Esse desenho que rompe todos os organogramas sempre foi comum nas relações internacionais, depende de circunstâncias especiais que a dinâmica da política fixa, no Governo Roosevelt as relações com o Brasil estavam nas mãos de Nelson Rockefeller, chefe do Escritório de Assuntos Pan Americanos, que não fazia parte do Departamento de Estado, mas Roosevelt achava o Brasil o país-chave da América Latina e passou por cima da diplomacia oficial para ter um pessoa de grande estatura e de sua confiança para operar o canal Washington-Rio de Janeiro no período decisivo da guerra. No próprio Brasil, a engrenagem operacional em certas relações especiais com capitais como Caracas, La Paz, Quito, Assunção não passa "para valer" pela Chancelaria e sim pelo gabinete palaciano do Prof. Garcia, o que é tambem um arranjo atípico tolerado pelo Itamaraty, o Assessor não é só assessor, é também operador diplomático do mais alto nível, que falava com Chávez sem esperar na ante-sala.
No lado de Washington o interlocutor de José Dirceu era Otto Reich, do grupo íntimo do Presidente Bush Jr., desde do tempo de Bush pai quando Otto era um dos principais operadores da então Presidência George Bush, foi escudeiro do então Presidente na famosa operação Irã-Contras. Nesses dias da virada 2002-2003, Reich era o Subsecretário de Estado para o Hemisfério Ocidental, que englobava a América Latina e o Canadá, com acesso direto a Bush e não tinha dificuldade de interlocução com Dirceu, Reich é cubano de nascimento e sua língua materna é o espanhol.
Em julho de 2005, já depois de sua queda da Casa Civil, a então Secretaria de Estado Condolezza Rice esteve em Brasília em viagem oficial, na manhã do dia de sua chegada pediu para almoçar com Dirceu que estava em Caracas.

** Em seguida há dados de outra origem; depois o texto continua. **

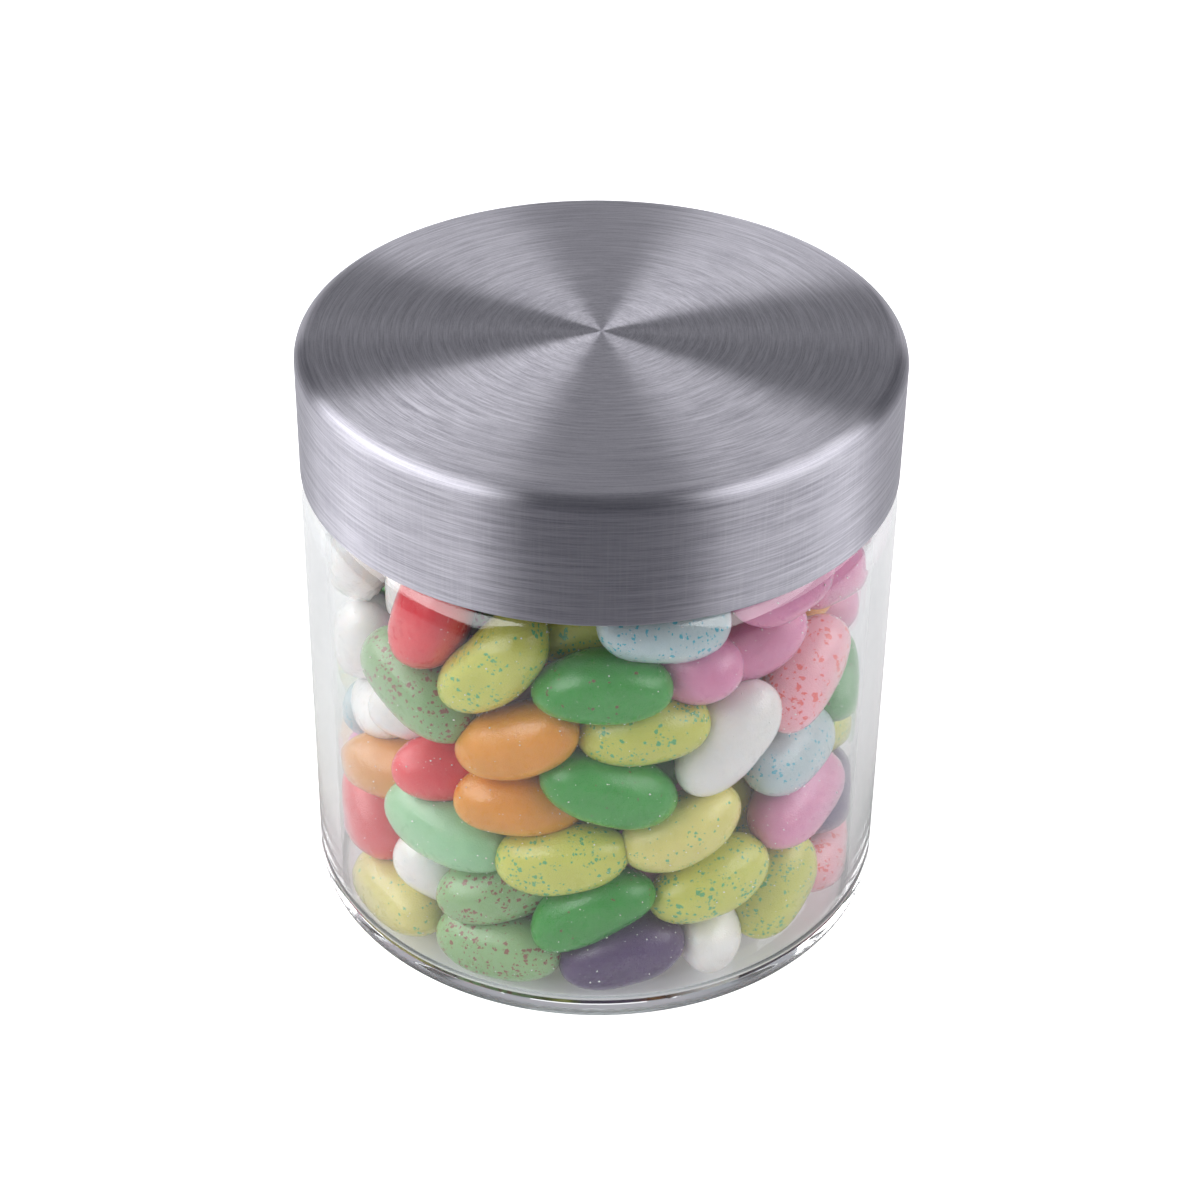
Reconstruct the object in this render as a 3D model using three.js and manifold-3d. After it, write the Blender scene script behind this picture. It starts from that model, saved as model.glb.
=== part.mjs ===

O ex-Ministro conseguiu voar no mesmo dia para Brasília a tempo de almoçar com Condolezza antes dos compromissos oficiais da Secretaria de Estado, uma demonstração da enorme credibilidade do ex-Ministro.
Hoje, surpreendentemente, O GLOBO e  FOLHA DE S.PAULO dedicam grande espaço ao livro de Mathias Spektor, que a meu ver dá uma ênfase exagerada ao papel de FHC em Washington para facilitar a transição para Lula.
Os Republicanos da Presidência Bush Jr. nunca tiveram intimidade com os tucanos. Esse grupo de neocons tem horror a intelectuais de esquerda na política, espécie da qual FHC é um expoente. Os tucanos sempre tiveram boa ligação com os Democratas, que são afins ideologicamente com os tucanos mas nunca com os Republicanos.
Reich depois de ter completas informações sobre o perfil de Lula vendeu ao Presidente Bush um personagem que é parte do sonho americano, o "self made man", o homem sem herança que veio de baixo e venceu na vida, algo não só completamente palatável aos americanos mas, mais do que isso, um ídolo que representa o ideal  americano.
Reich, provavelmente o diplomata mais odiado por Fidel Castro e pelo finado Hugo Chávez (Reich era Embaixador em Caracas quando Chávez assumiu o poder) atestou a Bush Jr. que Lula nunca foi comunista, não era um político com ideologia na alma e sim um líder das classes mais pobres que visava melhorar a vida de seus eleitores sem desmontar o sistema de economia de mercado, o Subsecretário sendo latino deu aval ideológico ao novo Presidente do Brasil.
Então esse inflar do papel de FHC me parece excessivo no livro de Spektor, FHC era amigo intímo de Bill Clinton, poucas pessoas eram mais detestadas pelo círculo de Bush Jr, do que Clinton, FHC amigo de Clinton não seria o melhor padrinho de Lula perante os Republicanos, o livro escorrega nesse ponto, respeite-se o autor, mas minha opinião é diferente nesse ponto, escolher FHC como patrono não ajudaria muito na corte de Bush Jr.
Trata-se, porém, de obra importante e cobre um periodo pouco conhecido da nossa história recente, ainda não disponível nos arquivos oficiais, mesmo porque foram em grande parte ações de bastidores, o PT ainda não estava no poder e os americanos costumam ter cuidado para não se enredar em políticas internas em outros países.